An excited audience waited in anticipation for the 7:30 pm downbeat by Sō Percussion in Meany Theater, located in Seattle, Washington, on January 31, 2016. Hosting a live stream of the concert, Second Inversion’s Maggie Stapleton introduced the ensemble to a diverse audience. Sō Percussion took the stage amongst an impressive array of traditional and not-so-traditional percussive instruments.

Immediately, the pulsations of Steve Reich’s Mallet Quartet began to appease the audience, growing from one marimba to another. A constant layer of density and pulsations created by the two marimbas laid the harmonic groundwork for the two vibraphones’ hocketed melodic material. The performers gave the harmonic structure of Fast a vigorous and fluid vivacity that never became stale, despite the repetition of pitch and rhythmic material. As the vibraphones passed melodic material back and forth with an unimaginable, seamless technical prowess, every subtle change or permutation of rhythm became extraordinarily impactful. With the second movement, Slow, Sō Percussion highlighted a pleasantly-unusual side of Reich’s compositions. Simple but unpredictable unison rhythms were surprisingly spaced to allow for various lengths of resonances, exposing the unique colors and timbres of the instruments.

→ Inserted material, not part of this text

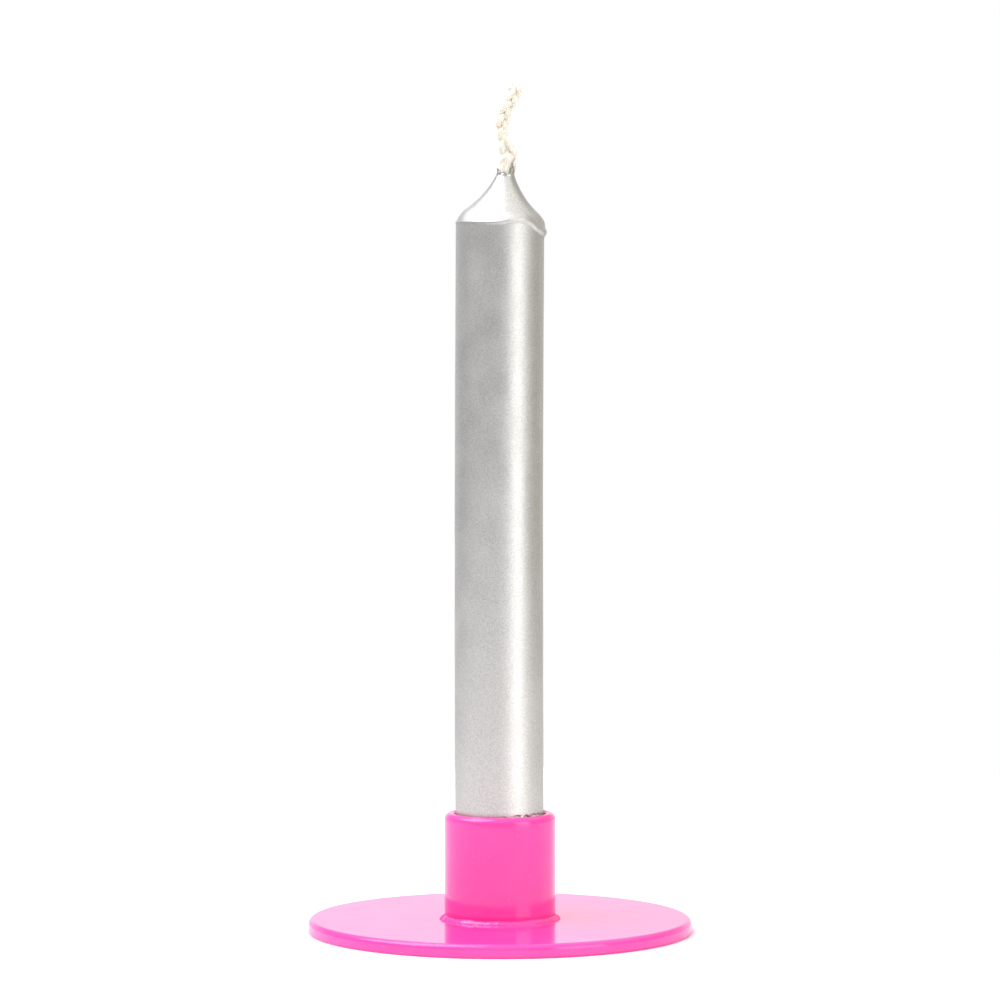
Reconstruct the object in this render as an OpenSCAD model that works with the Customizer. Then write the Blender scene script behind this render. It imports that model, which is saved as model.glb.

This engaging surprise set up the last movement, Fast, which brings back a similar feel and material as the first.

“I can hear you all screaming in your living rooms at home,” Jason Treuting said to those listening on the live stream. Taking a break to talk to the audience and introduce the next piece, Drum Kit Quartet #51, Treuting introduced composer Glenn Kotche as “…the drummer for Wilco, and a dork.” Despite the title, this is the only Drum Kit Quartet piece by Kotche that is not actually for a drum set quartet. Sō Percussion lined up on either side of the two marimbas, gently beginning with individual tones played with space between. A simple melodic contour slowly emerged as the unison rhythm pulled apart into a free, unhindered cloud following the same contour. A subtle tape track colored the melody, adding flavor to the work without overwhelming the original melodic material. The piece was further colored as the ensemble changed instruments to include drum set, rattle, and wind wand. The erratic but repetitive pulse of the piece is highlighted by the drum set’s rock like beat, creating a much desired scaffolding to which the previous melodic material was able to be heard in a different light. Sō Percussion allowed their passion and control to come through in a work that could easily become stale in a half-hearted performance– however, with Sō Percussion presenting the work, there was not a moment in which the work lost its luster.

Glenn Kotche

Glenn Kotche

“If we were a string quartet, this would be our Haydn,” Treuting said as he introduced John Cage’s Third Construction. Written while Cage was living in Seattle, Sō Percussion was happy to be performing the work in the city it was composed. Tin cans, wood blocks, congas, shakers, toms, and other alien-like instruments littered the section of the stage. With a bang, the piece broke into a noisy, raucous groove. It was immediately evident that Sō Percussion enjoys performing this work, each performer moving with the music and interacting by making eye contact as if they were telling jokes with one another. The energy was raw and untethered, coupled with an unbelievable technical prowess. The structure of the work creates a striking ebb and flow of densities, timbres, and rhythmic complexities and kept the audience entranced. Cue the interrupting conch shell and unleash a wave of noise and energy that the entire audience had a physical, visceral response to. What an incredible performance right before intermission.

“Once upon a time… the world was round.”

In lieu of an intermission, Sō Percussion performed Story from John Cage’s Living Room Music. “This is for all of you in your living room listening on tiny speakers,” Treuting announced. The interplay of spoken word and syllabic sounds created a beat box-like character, an enjoyable change of pace before the finale. To round off the concert, Sō Percussion performed Music for Wood & Strings by Bryce Dessner. Dessner, a Grammy award-winning guitarist with the band The National, is an incredible multitalented musician. Treuting introduced Dessner by saying, “He plays shows in stadiums, and he’s also a dork.”

I’m sensing a theme…

Bryce Dessner - Photo by Anne Mie Dreves

Bryce Dessner – Photo by Anne Mie Dreves

Music for Wood & Strings features an instrument invented by Dessner called a Chord Stick, described as part electric guitar, part hammer dulcimer. Sō Percussion mastered this instrument, creating incredible, lush colors and timbres through various playing techniques. The repetitive harmonic structure of the work sustained intrigue through showing the combinations of colors created by layering different playing techniques. In an incredible display of precision and virtuosity, Sō Percussion created an amazing stereophonic experience, passing around broken timbral material rapidly. The sound encompassing the audience grew as the complex polyrhythmic grooves pushed the piece to an intense and sudden ending.

An immediate roar of applause erupted before the ensemble could take a breath as the audience jumped to their feet. After two or three curtain calls, Sō Percussion took the stage for an encore of Steve Reich’s Clapping Music. Sō Percussion performed an astounding concert, creating a unique experience for all listeners. With a high level of talent and artistry, as well as an obvious love and enjoyment of the music being played, Sō Percussion gave an unreplicable performance the audience won’t be quick to forget.

I assume some are still screaming in their living rooms.